### Problem description:
Copy out all the records exactly.

### Given entries:
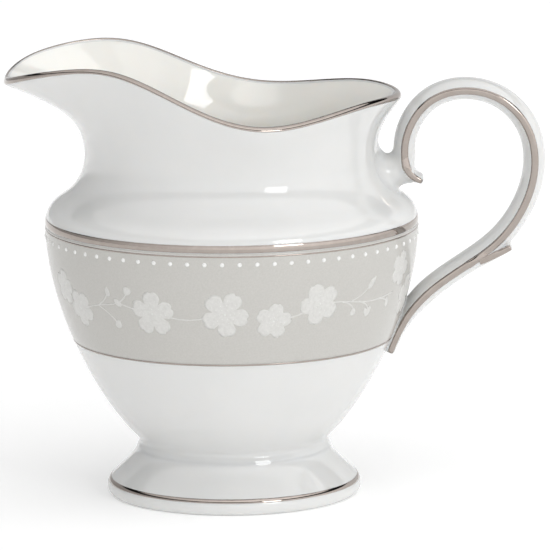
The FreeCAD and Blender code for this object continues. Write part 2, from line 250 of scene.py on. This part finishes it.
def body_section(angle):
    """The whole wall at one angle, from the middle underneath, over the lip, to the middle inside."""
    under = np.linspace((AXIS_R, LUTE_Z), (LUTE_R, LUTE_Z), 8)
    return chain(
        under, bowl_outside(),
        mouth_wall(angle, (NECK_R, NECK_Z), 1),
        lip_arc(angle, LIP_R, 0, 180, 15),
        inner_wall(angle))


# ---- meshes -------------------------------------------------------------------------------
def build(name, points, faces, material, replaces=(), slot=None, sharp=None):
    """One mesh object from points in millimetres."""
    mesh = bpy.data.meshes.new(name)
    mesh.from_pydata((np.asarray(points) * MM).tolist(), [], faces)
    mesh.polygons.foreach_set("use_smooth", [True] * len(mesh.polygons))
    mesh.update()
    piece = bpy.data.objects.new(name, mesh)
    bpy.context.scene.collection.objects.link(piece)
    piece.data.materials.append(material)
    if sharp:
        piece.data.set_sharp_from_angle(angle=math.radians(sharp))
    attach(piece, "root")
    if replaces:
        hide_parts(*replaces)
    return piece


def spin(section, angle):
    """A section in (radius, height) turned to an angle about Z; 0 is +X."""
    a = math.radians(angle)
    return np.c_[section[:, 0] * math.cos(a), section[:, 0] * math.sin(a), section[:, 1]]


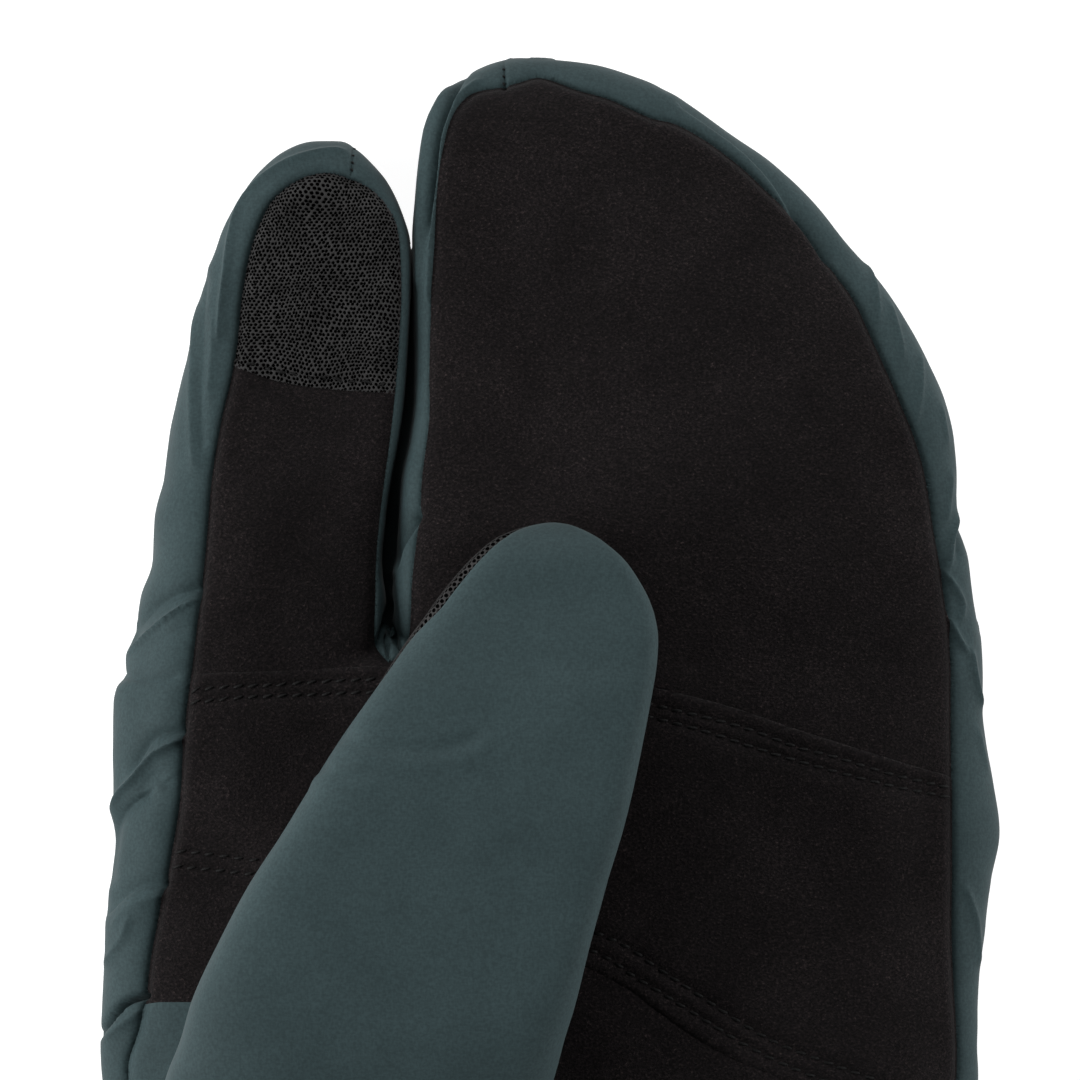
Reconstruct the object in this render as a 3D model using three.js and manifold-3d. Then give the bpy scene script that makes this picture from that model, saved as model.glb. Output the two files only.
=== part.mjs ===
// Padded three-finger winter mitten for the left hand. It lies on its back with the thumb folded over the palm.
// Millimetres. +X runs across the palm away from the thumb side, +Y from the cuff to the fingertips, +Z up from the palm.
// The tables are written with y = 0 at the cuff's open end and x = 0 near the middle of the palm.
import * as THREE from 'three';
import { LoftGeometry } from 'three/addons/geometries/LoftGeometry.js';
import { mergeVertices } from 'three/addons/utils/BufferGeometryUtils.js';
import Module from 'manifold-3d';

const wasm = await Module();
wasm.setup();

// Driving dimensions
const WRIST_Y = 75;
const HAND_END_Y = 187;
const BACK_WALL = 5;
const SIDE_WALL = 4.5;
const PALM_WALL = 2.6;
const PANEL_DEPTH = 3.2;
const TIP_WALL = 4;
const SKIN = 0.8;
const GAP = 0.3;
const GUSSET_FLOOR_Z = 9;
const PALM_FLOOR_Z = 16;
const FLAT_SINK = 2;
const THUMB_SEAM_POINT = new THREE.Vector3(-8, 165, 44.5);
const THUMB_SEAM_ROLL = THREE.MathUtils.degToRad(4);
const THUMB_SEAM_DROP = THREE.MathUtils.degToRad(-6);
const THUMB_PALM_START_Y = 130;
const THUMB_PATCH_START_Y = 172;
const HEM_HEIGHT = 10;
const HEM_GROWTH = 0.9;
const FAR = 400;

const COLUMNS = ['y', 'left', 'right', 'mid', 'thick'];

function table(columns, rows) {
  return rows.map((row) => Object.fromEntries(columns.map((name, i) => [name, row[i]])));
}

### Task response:
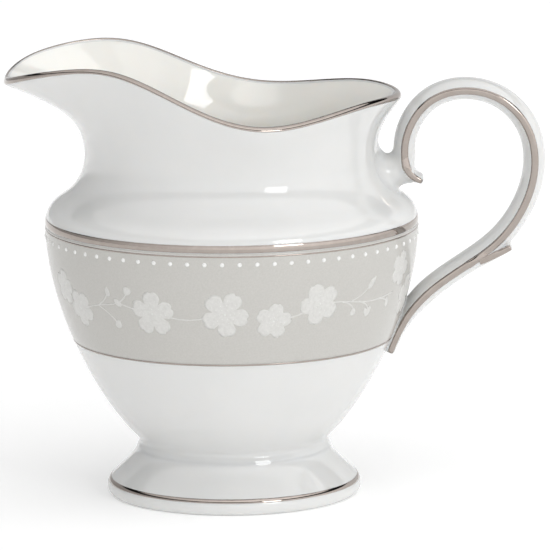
The FreeCAD and Blender code for this object continues. Write part 2, from line 250 of scene.py on. This part finishes it.
def body_section(angle):
    """The whole wall at one angle, from the middle underneath, over the lip, to the middle inside."""
    under = np.linspace((AXIS_R, LUTE_Z), (LUTE_R, LUTE_Z), 8)
    return chain(
        under, bowl_outside(),
        mouth_wall(angle, (NECK_R, NECK_Z), 1),
        lip_arc(angle, LIP_R, 0, 180, 15),
        inner_wall(angle))


# ---- meshes -------------------------------------------------------------------------------
def build(name, points, faces, material, replaces=(), slot=None, sharp=None):
    """One mesh object from points in millimetres."""
    mesh = bpy.data.meshes.new(name)
    mesh.from_pydata((np.asarray(points) * MM).tolist(), [], faces)
    mesh.polygons.foreach_set("use_smooth", [True] * len(mesh.polygons))
    mesh.update()
    piece = bpy.data.objects.new(name, mesh)
    bpy.context.scene.collection.objects.link(piece)
    piece.data.materials.append(material)
    if sharp:
        piece.data.set_sharp_from_angle(angle=math.radians(sharp))
    attach(piece, "root")
    if replaces:
        hide_parts(*replaces)
    return piece


def spin(section, angle):
    """A section in (radius, height) turned to an angle about Z; 0 is +X."""
    a = math.radians(angle)
    return np.c_[section[:, 0] * math.cos(a), section[:, 0] * math.sin(a), section[:, 1]]


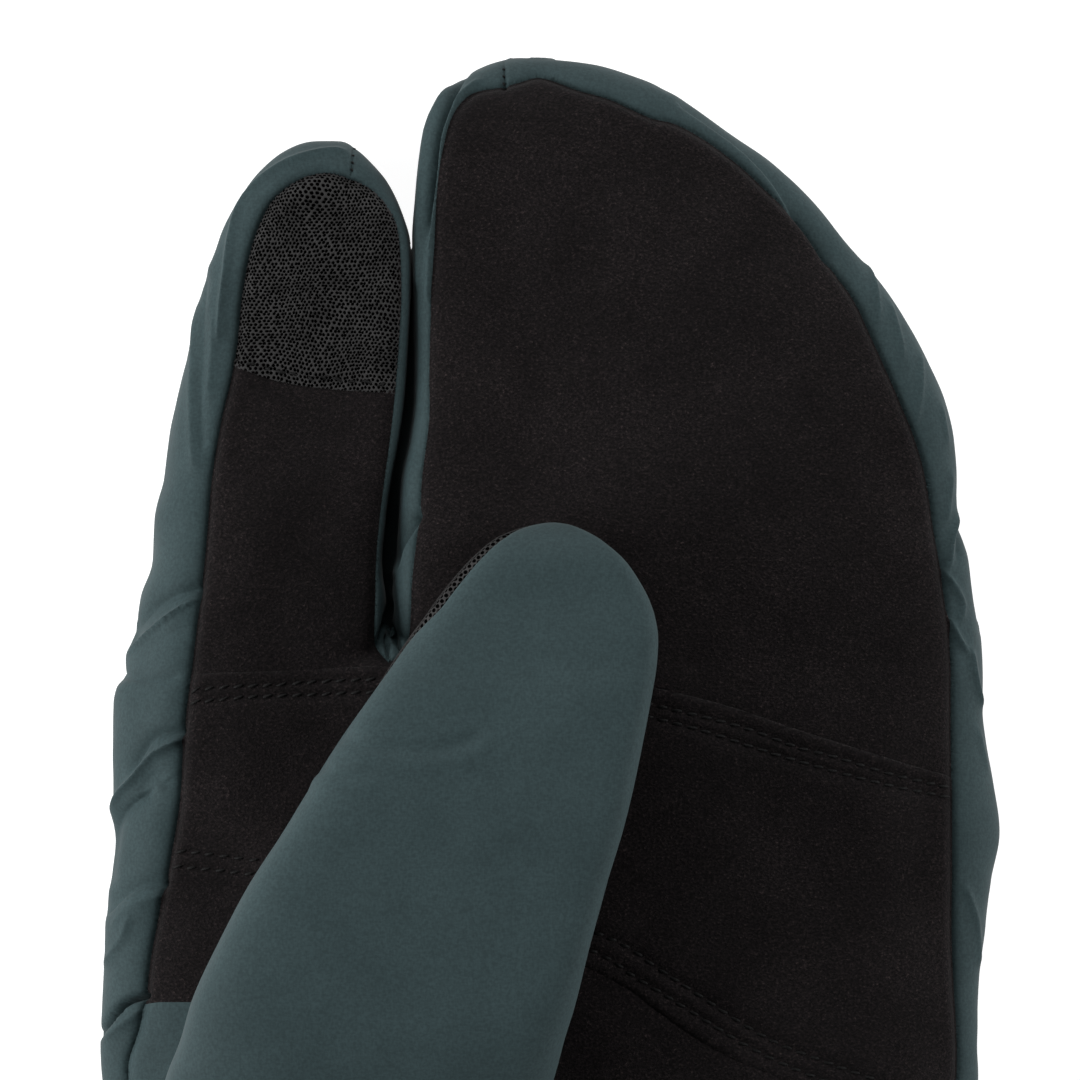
Reconstruct the object in this render as a 3D model using three.js and manifold-3d. Then give the bpy scene script that makes this picture from that model, saved as model.glb. Output the two files only.
=== part.mjs ===
// Padded three-finger winter mitten for the left hand. It lies on its back with the thumb folded over the palm.
// Millimetres. +X runs across the palm away from the thumb side, +Y from the cuff to the fingertips, +Z up from the palm.
// The tables are written with y = 0 at the cuff's open end and x = 0 near the middle of the palm.
import * as THREE from 'three';
import { LoftGeometry } from 'three/addons/geometries/LoftGeometry.js';
import { mergeVertices } from 'three/addons/utils/BufferGeometryUtils.js';
import Module from 'manifold-3d';

const wasm = await Module();
wasm.setup();

// Driving dimensions
const WRIST_Y = 75;
const HAND_END_Y = 187;
const BACK_WALL = 5;
const SIDE_WALL = 4.5;
const PALM_WALL = 2.6;
const PANEL_DEPTH = 3.2;
const TIP_WALL = 4;
const SKIN = 0.8;
const GAP = 0.3;
const GUSSET_FLOOR_Z = 9;
const PALM_FLOOR_Z = 16;
const FLAT_SINK = 2;
const THUMB_SEAM_POINT = new THREE.Vector3(-8, 165, 44.5);
const THUMB_SEAM_ROLL = THREE.MathUtils.degToRad(4);
const THUMB_SEAM_DROP = THREE.MathUtils.degToRad(-6);
const THUMB_PALM_START_Y = 130;
const THUMB_PATCH_START_Y = 172;
const HEM_HEIGHT = 10;
const HEM_GROWTH = 0.9;
const FAR = 400;

const COLUMNS = ['y', 'left', 'right', 'mid', 'thick'];

function table(columns, rows) {
  return rows.map((row) => Object.fromEntries(columns.map((name, i) => [name, row[i]])));
}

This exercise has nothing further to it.